DATA LINES:

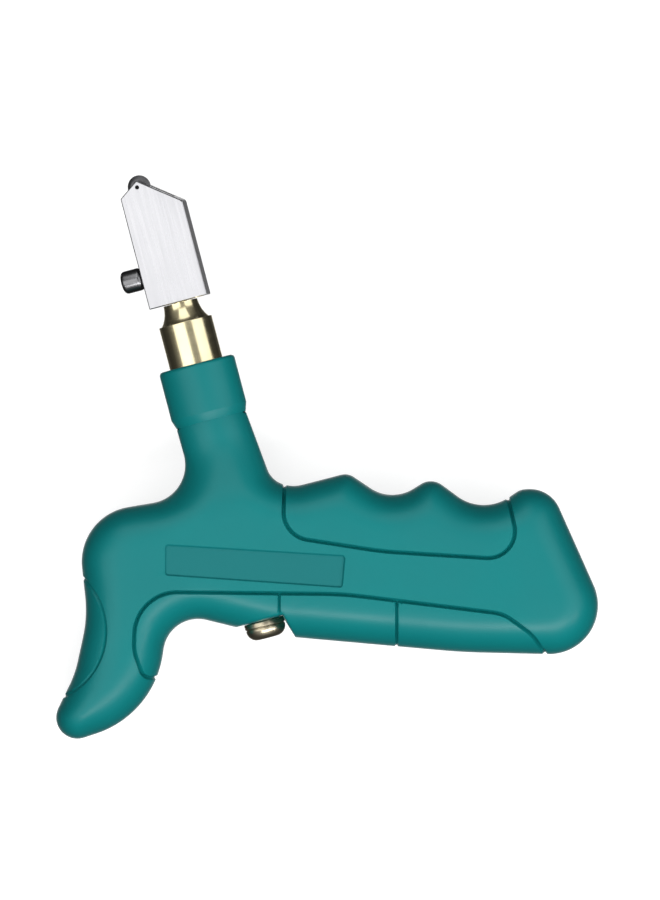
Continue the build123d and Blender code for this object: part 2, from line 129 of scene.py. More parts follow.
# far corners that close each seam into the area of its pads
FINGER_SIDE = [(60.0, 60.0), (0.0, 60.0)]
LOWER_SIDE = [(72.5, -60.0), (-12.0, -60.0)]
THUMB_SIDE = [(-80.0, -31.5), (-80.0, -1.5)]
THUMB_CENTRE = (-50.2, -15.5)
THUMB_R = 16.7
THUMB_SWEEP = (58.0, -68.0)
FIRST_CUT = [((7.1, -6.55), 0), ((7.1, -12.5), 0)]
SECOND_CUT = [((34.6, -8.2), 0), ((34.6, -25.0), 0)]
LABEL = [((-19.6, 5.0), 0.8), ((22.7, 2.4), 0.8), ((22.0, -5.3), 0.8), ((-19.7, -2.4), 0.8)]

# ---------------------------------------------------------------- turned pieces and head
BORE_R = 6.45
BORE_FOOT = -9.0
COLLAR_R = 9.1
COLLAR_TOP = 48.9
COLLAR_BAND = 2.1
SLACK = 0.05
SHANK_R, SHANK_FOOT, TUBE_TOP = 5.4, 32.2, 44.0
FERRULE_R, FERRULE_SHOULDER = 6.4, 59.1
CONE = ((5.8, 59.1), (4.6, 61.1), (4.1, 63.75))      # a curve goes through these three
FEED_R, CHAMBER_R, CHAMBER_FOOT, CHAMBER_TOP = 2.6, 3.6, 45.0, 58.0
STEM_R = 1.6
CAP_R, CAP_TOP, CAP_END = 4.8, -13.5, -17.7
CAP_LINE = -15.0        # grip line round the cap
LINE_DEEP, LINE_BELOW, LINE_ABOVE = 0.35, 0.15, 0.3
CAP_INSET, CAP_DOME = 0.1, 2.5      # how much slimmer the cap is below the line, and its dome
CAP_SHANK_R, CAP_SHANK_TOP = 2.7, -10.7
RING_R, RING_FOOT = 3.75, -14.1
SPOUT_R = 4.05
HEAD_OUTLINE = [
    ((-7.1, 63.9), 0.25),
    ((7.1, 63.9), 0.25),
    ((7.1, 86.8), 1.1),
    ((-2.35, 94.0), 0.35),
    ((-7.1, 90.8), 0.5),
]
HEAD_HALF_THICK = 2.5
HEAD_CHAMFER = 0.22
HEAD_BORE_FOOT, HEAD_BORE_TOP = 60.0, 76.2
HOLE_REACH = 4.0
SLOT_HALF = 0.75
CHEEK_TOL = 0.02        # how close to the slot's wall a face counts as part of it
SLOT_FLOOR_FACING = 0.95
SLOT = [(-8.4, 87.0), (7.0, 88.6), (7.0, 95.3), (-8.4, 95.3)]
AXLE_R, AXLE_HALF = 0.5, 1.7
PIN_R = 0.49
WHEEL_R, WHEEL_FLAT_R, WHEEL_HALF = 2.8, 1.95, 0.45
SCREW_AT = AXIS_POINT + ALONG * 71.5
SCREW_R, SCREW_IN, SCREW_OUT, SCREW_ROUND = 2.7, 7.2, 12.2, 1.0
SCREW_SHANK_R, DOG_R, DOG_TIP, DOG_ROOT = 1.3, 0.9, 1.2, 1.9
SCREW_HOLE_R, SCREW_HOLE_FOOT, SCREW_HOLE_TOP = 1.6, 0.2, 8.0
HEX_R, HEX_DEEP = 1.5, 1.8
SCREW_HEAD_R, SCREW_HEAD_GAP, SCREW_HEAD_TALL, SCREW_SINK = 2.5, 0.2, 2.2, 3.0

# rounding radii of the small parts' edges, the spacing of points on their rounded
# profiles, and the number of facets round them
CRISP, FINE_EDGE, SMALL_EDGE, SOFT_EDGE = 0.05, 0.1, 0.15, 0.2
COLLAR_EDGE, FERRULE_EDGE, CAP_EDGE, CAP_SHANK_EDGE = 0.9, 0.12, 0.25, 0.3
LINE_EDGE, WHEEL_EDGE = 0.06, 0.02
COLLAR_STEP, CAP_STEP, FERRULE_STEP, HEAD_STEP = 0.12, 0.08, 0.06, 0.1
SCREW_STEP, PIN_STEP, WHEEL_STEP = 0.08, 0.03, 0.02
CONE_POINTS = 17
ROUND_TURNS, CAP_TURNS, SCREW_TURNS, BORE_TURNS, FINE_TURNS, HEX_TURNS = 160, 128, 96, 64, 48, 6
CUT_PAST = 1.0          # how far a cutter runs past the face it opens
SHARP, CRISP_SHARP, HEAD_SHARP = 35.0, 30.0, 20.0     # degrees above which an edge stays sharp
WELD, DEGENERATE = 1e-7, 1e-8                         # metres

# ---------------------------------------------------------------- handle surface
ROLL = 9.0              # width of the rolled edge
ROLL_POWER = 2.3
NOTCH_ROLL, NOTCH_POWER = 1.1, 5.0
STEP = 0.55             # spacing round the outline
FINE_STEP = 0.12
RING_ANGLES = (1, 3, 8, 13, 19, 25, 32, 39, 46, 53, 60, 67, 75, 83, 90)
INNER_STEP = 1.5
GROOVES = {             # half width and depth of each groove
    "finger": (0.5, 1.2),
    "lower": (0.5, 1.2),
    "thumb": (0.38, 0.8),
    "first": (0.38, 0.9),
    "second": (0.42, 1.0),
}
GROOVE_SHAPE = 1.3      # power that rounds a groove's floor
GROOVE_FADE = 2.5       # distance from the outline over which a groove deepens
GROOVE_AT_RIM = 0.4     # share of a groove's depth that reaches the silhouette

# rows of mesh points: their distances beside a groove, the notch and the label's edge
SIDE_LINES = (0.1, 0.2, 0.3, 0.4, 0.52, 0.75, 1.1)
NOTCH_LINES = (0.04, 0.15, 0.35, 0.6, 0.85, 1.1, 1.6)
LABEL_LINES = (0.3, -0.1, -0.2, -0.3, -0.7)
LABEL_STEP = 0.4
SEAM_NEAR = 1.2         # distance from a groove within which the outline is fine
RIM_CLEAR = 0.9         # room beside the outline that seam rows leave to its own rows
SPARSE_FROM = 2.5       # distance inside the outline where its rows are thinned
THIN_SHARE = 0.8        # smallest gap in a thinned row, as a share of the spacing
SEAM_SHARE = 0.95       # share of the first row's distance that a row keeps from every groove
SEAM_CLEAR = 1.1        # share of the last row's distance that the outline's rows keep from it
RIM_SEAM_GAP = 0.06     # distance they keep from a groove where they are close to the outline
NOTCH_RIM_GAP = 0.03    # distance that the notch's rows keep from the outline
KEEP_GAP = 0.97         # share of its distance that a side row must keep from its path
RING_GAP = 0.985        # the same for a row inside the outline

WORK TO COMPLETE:
Give the complete listing a second time, exactly as it reads.

RESPONSE TO THE TASK:
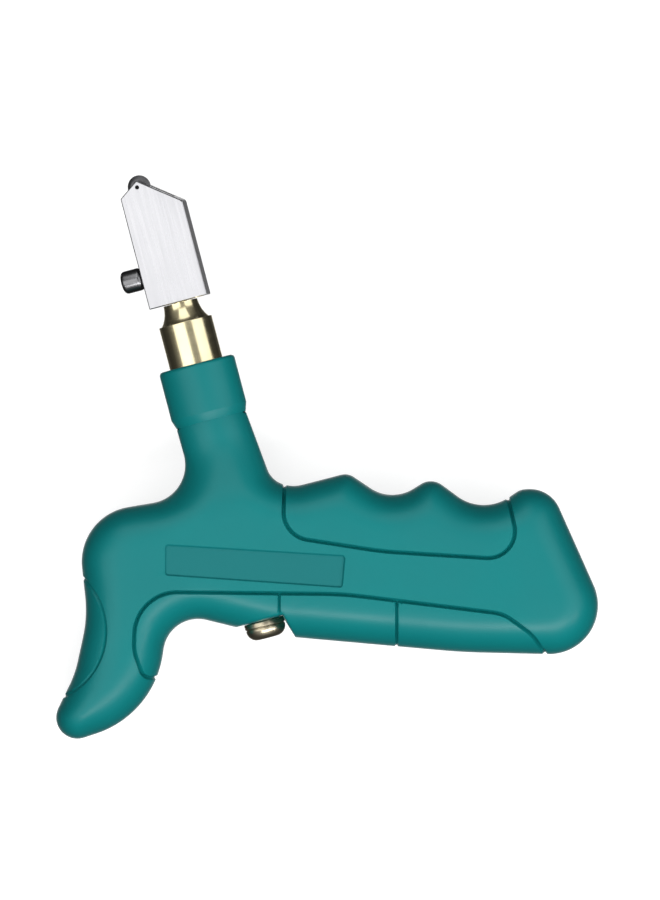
Continue the build123d and Blender code for this object: part 2, from line 129 of scene.py. More parts follow.
# far corners that close each seam into the area of its pads
FINGER_SIDE = [(60.0, 60.0), (0.0, 60.0)]
LOWER_SIDE = [(72.5, -60.0), (-12.0, -60.0)]
THUMB_SIDE = [(-80.0, -31.5), (-80.0, -1.5)]
THUMB_CENTRE = (-50.2, -15.5)
THUMB_R = 16.7
THUMB_SWEEP = (58.0, -68.0)
FIRST_CUT = [((7.1, -6.55), 0), ((7.1, -12.5), 0)]
SECOND_CUT = [((34.6, -8.2), 0), ((34.6, -25.0), 0)]
LABEL = [((-19.6, 5.0), 0.8), ((22.7, 2.4), 0.8), ((22.0, -5.3), 0.8), ((-19.7, -2.4), 0.8)]

# ---------------------------------------------------------------- turned pieces and head
BORE_R = 6.45
BORE_FOOT = -9.0
COLLAR_R = 9.1
COLLAR_TOP = 48.9
COLLAR_BAND = 2.1
SLACK = 0.05
SHANK_R, SHANK_FOOT, TUBE_TOP = 5.4, 32.2, 44.0
FERRULE_R, FERRULE_SHOULDER = 6.4, 59.1
CONE = ((5.8, 59.1), (4.6, 61.1), (4.1, 63.75))      # a curve goes through these three
FEED_R, CHAMBER_R, CHAMBER_FOOT, CHAMBER_TOP = 2.6, 3.6, 45.0, 58.0
STEM_R = 1.6
CAP_R, CAP_TOP, CAP_END = 4.8, -13.5, -17.7
CAP_LINE = -15.0        # grip line round the cap
LINE_DEEP, LINE_BELOW, LINE_ABOVE = 0.35, 0.15, 0.3
CAP_INSET, CAP_DOME = 0.1, 2.5      # how much slimmer the cap is below the line, and its dome
CAP_SHANK_R, CAP_SHANK_TOP = 2.7, -10.7
RING_R, RING_FOOT = 3.75, -14.1
SPOUT_R = 4.05
HEAD_OUTLINE = [
    ((-7.1, 63.9), 0.25),
    ((7.1, 63.9), 0.25),
    ((7.1, 86.8), 1.1),
    ((-2.35, 94.0), 0.35),
    ((-7.1, 90.8), 0.5),
]
HEAD_HALF_THICK = 2.5
HEAD_CHAMFER = 0.22
HEAD_BORE_FOOT, HEAD_BORE_TOP = 60.0, 76.2
HOLE_REACH = 4.0
SLOT_HALF = 0.75
CHEEK_TOL = 0.02        # how close to the slot's wall a face counts as part of it
SLOT_FLOOR_FACING = 0.95
SLOT = [(-8.4, 87.0), (7.0, 88.6), (7.0, 95.3), (-8.4, 95.3)]
AXLE_R, AXLE_HALF = 0.5, 1.7
PIN_R = 0.49
WHEEL_R, WHEEL_FLAT_R, WHEEL_HALF = 2.8, 1.95, 0.45
SCREW_AT = AXIS_POINT + ALONG * 71.5
SCREW_R, SCREW_IN, SCREW_OUT, SCREW_ROUND = 2.7, 7.2, 12.2, 1.0
SCREW_SHANK_R, DOG_R, DOG_TIP, DOG_ROOT = 1.3, 0.9, 1.2, 1.9
SCREW_HOLE_R, SCREW_HOLE_FOOT, SCREW_HOLE_TOP = 1.6, 0.2, 8.0
HEX_R, HEX_DEEP = 1.5, 1.8
SCREW_HEAD_R, SCREW_HEAD_GAP, SCREW_HEAD_TALL, SCREW_SINK = 2.5, 0.2, 2.2, 3.0

# rounding radii of the small parts' edges, the spacing of points on their rounded
# profiles, and the number of facets round them
CRISP, FINE_EDGE, SMALL_EDGE, SOFT_EDGE = 0.05, 0.1, 0.15, 0.2
COLLAR_EDGE, FERRULE_EDGE, CAP_EDGE, CAP_SHANK_EDGE = 0.9, 0.12, 0.25, 0.3
LINE_EDGE, WHEEL_EDGE = 0.06, 0.02
COLLAR_STEP, CAP_STEP, FERRULE_STEP, HEAD_STEP = 0.12, 0.08, 0.06, 0.1
SCREW_STEP, PIN_STEP, WHEEL_STEP = 0.08, 0.03, 0.02
CONE_POINTS = 17
ROUND_TURNS, CAP_TURNS, SCREW_TURNS, BORE_TURNS, FINE_TURNS, HEX_TURNS = 160, 128, 96, 64, 48, 6
CUT_PAST = 1.0          # how far a cutter runs past the face it opens
SHARP, CRISP_SHARP, HEAD_SHARP = 35.0, 30.0, 20.0     # degrees above which an edge stays sharp
WELD, DEGENERATE = 1e-7, 1e-8                         # metres

# ---------------------------------------------------------------- handle surface
ROLL = 9.0              # width of the rolled edge
ROLL_POWER = 2.3
NOTCH_ROLL, NOTCH_POWER = 1.1, 5.0
STEP = 0.55             # spacing round the outline
FINE_STEP = 0.12
RING_ANGLES = (1, 3, 8, 13, 19, 25, 32, 39, 46, 53, 60, 67, 75, 83, 90)
INNER_STEP = 1.5
GROOVES = {             # half width and depth of each groove
    "finger": (0.5, 1.2),
    "lower": (0.5, 1.2),
    "thumb": (0.38, 0.8),
    "first": (0.38, 0.9),
    "second": (0.42, 1.0),
}
GROOVE_SHAPE = 1.3      # power that rounds a groove's floor
GROOVE_FADE = 2.5       # distance from the outline over which a groove deepens
GROOVE_AT_RIM = 0.4     # share of a groove's depth that reaches the silhouette

# rows of mesh points: their distances beside a groove, the notch and the label's edge
SIDE_LINES = (0.1, 0.2, 0.3, 0.4, 0.52, 0.75, 1.1)
NOTCH_LINES = (0.04, 0.15, 0.35, 0.6, 0.85, 1.1, 1.6)
LABEL_LINES = (0.3, -0.1, -0.2, -0.3, -0.7)
LABEL_STEP = 0.4
SEAM_NEAR = 1.2         # distance from a groove within which the outline is fine
RIM_CLEAR = 0.9         # room beside the outline that seam rows leave to its own rows
SPARSE_FROM = 2.5       # distance inside the outline where its rows are thinned
THIN_SHARE = 0.8        # smallest gap in a thinned row, as a share of the spacing
SEAM_SHARE = 0.95       # share of the first row's distance that a row keeps from every groove
SEAM_CLEAR = 1.1        # share of the last row's distance that the outline's rows keep from it
RIM_SEAM_GAP = 0.06     # distance they keep from a groove where they are close to the outline
NOTCH_RIM_GAP = 0.03    # distance that the notch's rows keep from the outline
KEEP_GAP = 0.97         # share of its distance that a side row must keep from its path
RING_GAP = 0.985        # the same for a row inside the outline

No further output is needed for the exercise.